#### GIVEN RECORDS:

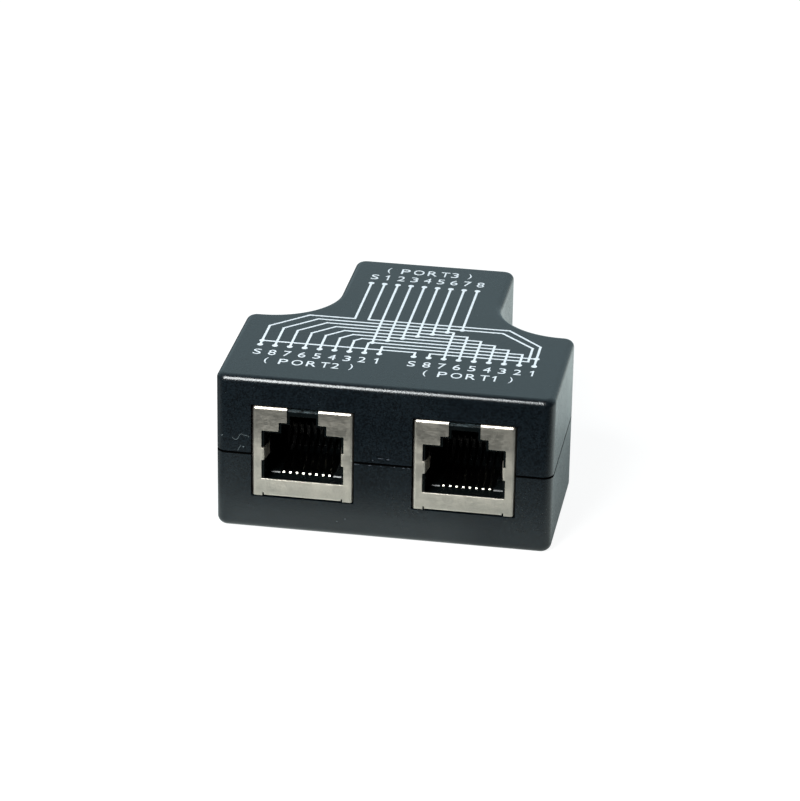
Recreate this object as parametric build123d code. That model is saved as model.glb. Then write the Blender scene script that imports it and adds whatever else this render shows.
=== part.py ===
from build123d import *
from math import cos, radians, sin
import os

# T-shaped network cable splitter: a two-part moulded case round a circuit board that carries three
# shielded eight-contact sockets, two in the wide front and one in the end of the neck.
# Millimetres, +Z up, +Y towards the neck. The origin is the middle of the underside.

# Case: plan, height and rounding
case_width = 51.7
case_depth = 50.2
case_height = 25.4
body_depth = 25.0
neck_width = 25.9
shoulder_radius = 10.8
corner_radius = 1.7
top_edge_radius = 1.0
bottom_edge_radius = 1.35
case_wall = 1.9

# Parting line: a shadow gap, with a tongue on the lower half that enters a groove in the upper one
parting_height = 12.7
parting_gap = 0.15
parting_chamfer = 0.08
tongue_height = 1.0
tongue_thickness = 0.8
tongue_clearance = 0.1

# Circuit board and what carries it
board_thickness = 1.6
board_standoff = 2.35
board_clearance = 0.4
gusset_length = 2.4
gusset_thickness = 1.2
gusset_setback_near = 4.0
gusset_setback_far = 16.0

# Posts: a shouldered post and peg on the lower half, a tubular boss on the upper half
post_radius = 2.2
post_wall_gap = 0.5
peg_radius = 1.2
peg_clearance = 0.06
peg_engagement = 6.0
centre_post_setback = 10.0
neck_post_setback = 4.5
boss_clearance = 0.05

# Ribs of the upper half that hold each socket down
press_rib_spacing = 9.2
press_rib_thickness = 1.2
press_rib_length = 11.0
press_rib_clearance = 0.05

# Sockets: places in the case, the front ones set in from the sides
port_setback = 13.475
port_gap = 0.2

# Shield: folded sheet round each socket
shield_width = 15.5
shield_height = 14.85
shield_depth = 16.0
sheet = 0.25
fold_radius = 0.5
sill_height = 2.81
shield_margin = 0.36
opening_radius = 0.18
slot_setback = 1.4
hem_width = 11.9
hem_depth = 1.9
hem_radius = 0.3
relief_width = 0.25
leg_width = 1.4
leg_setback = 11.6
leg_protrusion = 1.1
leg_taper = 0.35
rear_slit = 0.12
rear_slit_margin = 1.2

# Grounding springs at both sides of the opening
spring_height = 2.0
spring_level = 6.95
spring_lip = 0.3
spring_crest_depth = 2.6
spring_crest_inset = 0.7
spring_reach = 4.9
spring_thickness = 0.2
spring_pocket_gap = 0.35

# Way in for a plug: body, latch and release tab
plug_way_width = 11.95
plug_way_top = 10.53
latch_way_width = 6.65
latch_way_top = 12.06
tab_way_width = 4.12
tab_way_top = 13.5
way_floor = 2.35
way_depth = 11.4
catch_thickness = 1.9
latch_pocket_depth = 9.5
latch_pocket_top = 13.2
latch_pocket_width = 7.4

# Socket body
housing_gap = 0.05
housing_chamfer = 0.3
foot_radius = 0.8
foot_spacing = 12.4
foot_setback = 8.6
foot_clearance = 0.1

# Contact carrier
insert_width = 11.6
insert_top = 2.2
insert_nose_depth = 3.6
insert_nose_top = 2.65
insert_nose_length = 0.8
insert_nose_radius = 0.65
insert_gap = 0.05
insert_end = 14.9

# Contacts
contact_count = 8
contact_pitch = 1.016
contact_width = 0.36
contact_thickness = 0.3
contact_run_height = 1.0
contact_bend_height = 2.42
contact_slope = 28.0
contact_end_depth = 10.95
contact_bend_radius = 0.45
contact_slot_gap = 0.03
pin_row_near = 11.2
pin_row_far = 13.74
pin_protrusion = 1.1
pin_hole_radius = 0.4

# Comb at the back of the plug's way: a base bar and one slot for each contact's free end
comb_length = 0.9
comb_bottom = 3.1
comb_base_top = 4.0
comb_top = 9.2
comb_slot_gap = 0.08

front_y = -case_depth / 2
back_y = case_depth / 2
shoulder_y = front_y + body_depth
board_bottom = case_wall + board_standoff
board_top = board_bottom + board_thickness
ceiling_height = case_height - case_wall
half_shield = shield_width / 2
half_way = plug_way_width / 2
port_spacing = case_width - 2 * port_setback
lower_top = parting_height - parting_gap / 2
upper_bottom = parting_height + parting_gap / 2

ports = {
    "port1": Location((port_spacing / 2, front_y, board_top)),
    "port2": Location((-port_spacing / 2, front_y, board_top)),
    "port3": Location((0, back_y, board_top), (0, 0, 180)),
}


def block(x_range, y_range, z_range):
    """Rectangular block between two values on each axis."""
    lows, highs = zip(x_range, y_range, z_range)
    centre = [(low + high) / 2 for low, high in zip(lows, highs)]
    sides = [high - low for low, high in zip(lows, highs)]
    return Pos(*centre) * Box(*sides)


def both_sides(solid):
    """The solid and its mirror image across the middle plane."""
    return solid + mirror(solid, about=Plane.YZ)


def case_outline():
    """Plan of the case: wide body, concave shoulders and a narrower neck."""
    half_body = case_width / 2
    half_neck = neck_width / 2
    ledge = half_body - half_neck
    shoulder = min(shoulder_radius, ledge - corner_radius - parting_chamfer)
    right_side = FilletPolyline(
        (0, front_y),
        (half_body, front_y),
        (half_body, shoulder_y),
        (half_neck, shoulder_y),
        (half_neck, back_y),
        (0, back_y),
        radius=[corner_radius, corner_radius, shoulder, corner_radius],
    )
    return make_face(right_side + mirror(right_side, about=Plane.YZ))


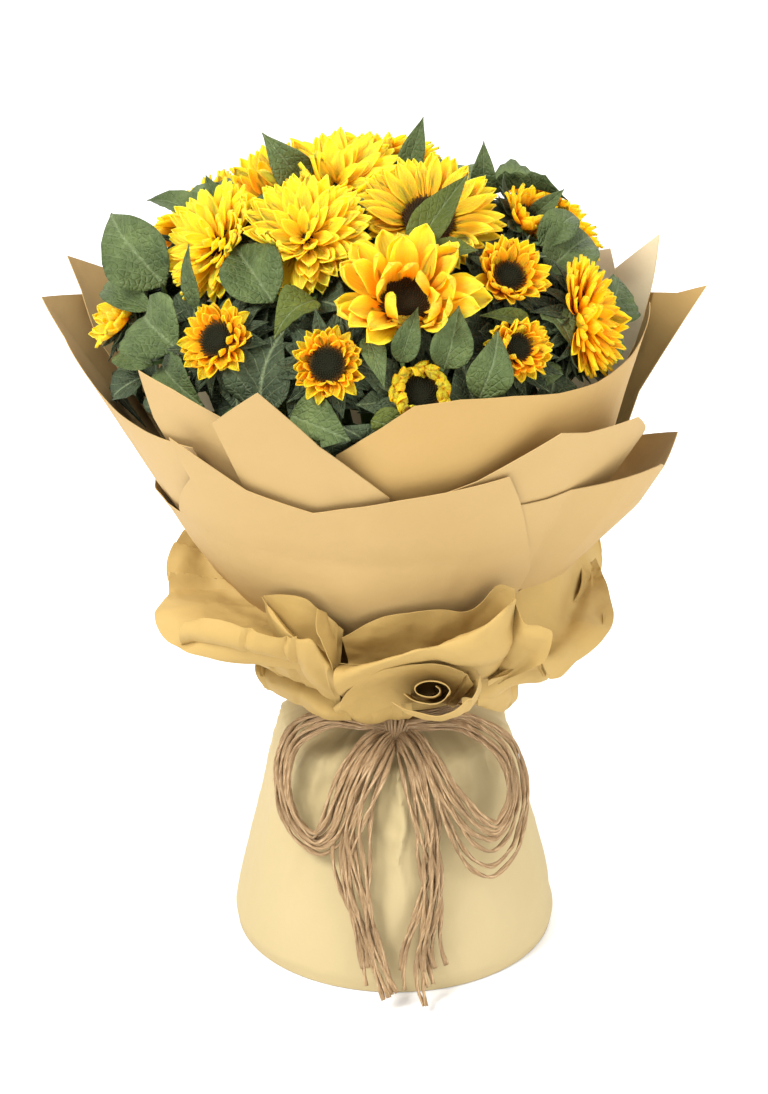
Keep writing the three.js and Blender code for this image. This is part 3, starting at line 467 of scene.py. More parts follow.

#### TASK DIRECTIONS:
Quote exactly the stretch of lines above that starts at the first one and ends at the line with "# Millimetres, +Z", and nothing beyond it.

#### COMPLETED TASK:
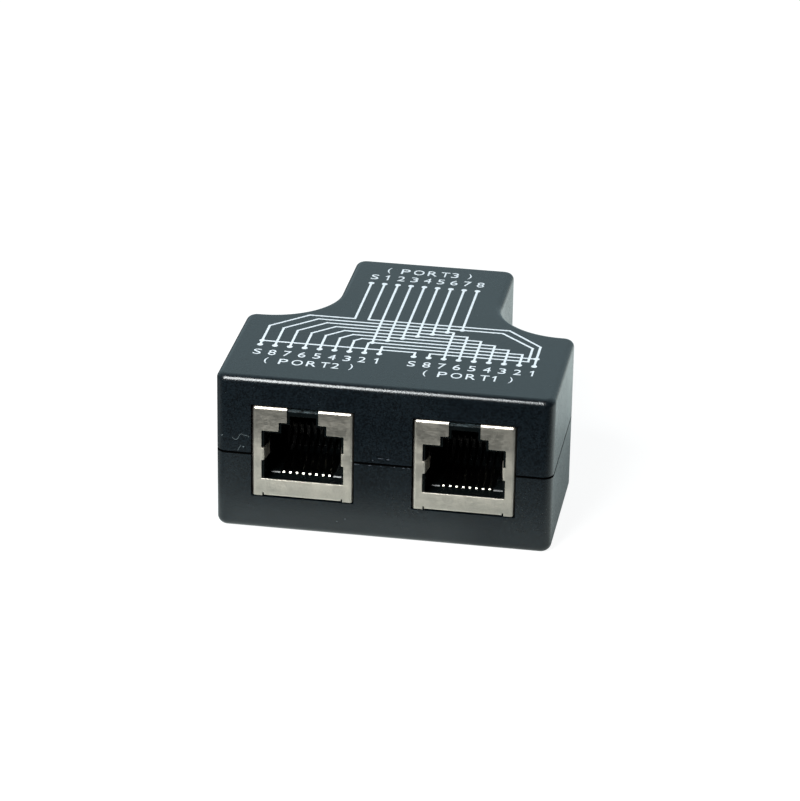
Recreate this object as parametric build123d code. That model is saved as model.glb. Then write the Blender scene script that imports it and adds whatever else this render shows.
=== part.py ===
from build123d import *
from math import cos, radians, sin
import os

# T-shaped network cable splitter: a two-part moulded case round a circuit board that carries three
# shielded eight-contact sockets, two in the wide front and one in the end of the neck.
# Millimetres, +Z up, +Y towards the neck. The origin is the middle of the underside.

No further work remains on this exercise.